Music Technology has advanced enormously in recent years. Underlying the ever-expanding range of creative possibilities is an increasing reliance on key ideas from the physical sciences and engineering. Our students are trained across major music technologies, with an emphasis on fundamental principles and the development of skills that will be applicable both now and over a lifetime of work in the field and beyond.
You will become part of a community of researchers and creative musicians with a broad view of the nature and scope of music. You will develop your core knowledge in a wide and complementary range of musical and scientific disciplines with the possibility to specialise in one or more areas of individual interest.
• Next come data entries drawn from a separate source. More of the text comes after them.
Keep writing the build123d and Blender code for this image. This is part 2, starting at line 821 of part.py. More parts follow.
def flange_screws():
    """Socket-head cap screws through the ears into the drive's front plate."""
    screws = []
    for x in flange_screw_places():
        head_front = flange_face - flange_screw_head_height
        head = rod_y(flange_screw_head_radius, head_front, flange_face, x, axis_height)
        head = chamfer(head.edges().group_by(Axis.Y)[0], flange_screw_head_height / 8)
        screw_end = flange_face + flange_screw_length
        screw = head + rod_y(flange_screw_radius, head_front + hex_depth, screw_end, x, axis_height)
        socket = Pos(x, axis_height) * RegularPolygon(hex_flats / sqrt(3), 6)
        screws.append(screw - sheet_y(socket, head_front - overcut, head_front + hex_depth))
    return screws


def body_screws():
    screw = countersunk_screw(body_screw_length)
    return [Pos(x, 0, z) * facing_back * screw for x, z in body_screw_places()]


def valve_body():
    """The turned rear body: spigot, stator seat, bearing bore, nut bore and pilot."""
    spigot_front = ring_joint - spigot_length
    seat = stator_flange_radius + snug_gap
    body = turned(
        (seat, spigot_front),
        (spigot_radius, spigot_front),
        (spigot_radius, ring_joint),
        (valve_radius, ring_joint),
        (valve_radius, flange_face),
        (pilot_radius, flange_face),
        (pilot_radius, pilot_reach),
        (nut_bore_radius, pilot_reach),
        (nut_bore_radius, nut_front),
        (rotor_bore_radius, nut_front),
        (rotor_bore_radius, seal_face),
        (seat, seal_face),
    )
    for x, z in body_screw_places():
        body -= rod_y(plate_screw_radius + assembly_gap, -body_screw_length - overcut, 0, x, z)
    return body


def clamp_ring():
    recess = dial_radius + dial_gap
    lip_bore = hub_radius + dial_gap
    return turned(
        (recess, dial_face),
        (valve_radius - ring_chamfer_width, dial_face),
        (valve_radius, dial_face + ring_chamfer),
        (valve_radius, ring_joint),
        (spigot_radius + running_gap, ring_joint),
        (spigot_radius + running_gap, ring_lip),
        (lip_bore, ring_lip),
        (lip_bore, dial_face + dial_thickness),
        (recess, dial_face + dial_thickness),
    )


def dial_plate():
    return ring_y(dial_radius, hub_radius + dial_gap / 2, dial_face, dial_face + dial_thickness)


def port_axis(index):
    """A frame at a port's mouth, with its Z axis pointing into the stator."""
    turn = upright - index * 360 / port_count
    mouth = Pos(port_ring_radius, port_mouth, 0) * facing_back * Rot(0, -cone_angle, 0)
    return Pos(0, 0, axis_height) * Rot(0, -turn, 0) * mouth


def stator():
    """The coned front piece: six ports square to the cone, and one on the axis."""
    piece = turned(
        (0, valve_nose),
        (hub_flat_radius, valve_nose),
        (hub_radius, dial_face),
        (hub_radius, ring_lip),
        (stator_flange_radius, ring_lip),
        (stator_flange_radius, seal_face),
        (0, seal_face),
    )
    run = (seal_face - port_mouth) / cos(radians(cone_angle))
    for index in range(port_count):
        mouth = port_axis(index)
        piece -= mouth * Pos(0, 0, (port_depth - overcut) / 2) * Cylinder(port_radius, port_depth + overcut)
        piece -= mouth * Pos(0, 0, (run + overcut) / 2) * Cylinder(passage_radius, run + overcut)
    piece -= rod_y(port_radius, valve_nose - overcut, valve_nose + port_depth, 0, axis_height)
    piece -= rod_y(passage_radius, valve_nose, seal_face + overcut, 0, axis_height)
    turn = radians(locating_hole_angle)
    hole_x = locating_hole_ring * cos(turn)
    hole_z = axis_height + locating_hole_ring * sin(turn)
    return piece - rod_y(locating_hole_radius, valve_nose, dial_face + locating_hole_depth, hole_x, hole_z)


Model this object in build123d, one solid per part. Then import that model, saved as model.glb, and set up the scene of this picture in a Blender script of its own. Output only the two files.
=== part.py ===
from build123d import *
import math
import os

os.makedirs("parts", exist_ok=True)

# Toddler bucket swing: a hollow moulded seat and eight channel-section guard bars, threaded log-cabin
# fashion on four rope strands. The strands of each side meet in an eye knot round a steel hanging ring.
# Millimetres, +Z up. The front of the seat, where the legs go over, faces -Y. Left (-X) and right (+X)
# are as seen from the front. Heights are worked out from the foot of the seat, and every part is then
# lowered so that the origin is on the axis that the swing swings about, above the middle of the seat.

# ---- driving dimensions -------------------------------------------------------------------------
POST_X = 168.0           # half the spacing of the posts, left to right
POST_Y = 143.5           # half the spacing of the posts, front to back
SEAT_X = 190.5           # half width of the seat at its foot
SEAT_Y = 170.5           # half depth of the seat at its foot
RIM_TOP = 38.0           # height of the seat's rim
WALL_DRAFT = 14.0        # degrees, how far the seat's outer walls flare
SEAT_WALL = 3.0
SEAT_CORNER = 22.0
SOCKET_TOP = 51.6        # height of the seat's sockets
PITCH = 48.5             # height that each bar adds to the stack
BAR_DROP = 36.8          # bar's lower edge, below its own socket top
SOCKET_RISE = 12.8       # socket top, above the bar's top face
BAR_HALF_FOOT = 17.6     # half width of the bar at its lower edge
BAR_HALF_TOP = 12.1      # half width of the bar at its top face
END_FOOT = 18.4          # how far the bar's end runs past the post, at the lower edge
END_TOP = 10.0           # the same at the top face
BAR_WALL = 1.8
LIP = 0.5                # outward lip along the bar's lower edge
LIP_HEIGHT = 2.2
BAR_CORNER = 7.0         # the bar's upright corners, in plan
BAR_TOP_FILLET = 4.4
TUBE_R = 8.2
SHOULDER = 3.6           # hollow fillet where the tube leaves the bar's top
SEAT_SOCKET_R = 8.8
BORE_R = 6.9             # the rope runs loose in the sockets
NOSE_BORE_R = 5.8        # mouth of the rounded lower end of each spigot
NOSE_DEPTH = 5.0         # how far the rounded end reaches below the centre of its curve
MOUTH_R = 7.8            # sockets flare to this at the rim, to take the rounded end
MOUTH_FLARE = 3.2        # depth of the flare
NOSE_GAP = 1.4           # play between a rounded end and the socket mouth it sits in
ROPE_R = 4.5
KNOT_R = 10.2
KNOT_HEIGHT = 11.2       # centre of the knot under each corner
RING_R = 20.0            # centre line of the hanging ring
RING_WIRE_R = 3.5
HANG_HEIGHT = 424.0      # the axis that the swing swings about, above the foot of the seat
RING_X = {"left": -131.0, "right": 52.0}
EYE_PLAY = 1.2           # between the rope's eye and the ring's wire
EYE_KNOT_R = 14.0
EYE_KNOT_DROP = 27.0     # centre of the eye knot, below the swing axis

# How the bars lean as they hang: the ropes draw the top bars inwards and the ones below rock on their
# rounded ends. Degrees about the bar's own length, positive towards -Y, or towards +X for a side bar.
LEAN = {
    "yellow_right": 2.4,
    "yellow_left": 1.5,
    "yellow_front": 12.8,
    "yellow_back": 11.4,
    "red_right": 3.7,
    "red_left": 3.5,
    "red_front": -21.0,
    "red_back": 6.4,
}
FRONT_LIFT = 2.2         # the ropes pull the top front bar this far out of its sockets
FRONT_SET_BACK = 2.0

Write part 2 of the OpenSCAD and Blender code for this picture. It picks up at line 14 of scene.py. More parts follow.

The courses in Music Technology provide practical experience in bringing these varied disciplines together in a creative and technological context.
Who should study for the BMus in Music Technology?
Applicants to the BMus in Music Technology are expected to have a strong background in both music and science/mathematics, as well as a keen interest in technology and computer programming.
Why should you study Music Technology at Edinburgh?
The grounding we provide in core skills, alongside the opportunity to pursue an individual programme of study, is excellent preparation for further study or for a career in the music and media industries. The range of courses and possibilities for specialisation also provide a varied and transferable set of skills for life in an increasingly technological workplace. Key areas include computer programming, maths, critical analysis and writing, all of which are applicable in a wide range of fields.
Where art meets science
The Reid School of Music has longstanding relationships with the other arts disciplines at the University of Edinburgh. The School also has important connections with the physical sciences, engineering and informatics. This is most evident through the expertise, held by staff within Music, in computer programming (for both real- and non real-time applications), acoustics, hearing science, sound synthesis and audio effects processing. The availability of options in the Music subject area, including history, critical theory, and analysis provides further depth and context to the programme.
The varied coursework within the Music Technology programme reflects many of these technical interests, and includes computer programming assignments, mathematical problem sets, as well as numerous projects and coursework of a creative nature. There is also a strong music component, with students required to take several courses shared with our BMus in Music degree.
There is a wide range of studio and technical facilities, including a number of spaces for live recording and performance. There are also exciting possibilities for collaboration with students from the wider ECA community, in subjects such as film, animation, and digital arts.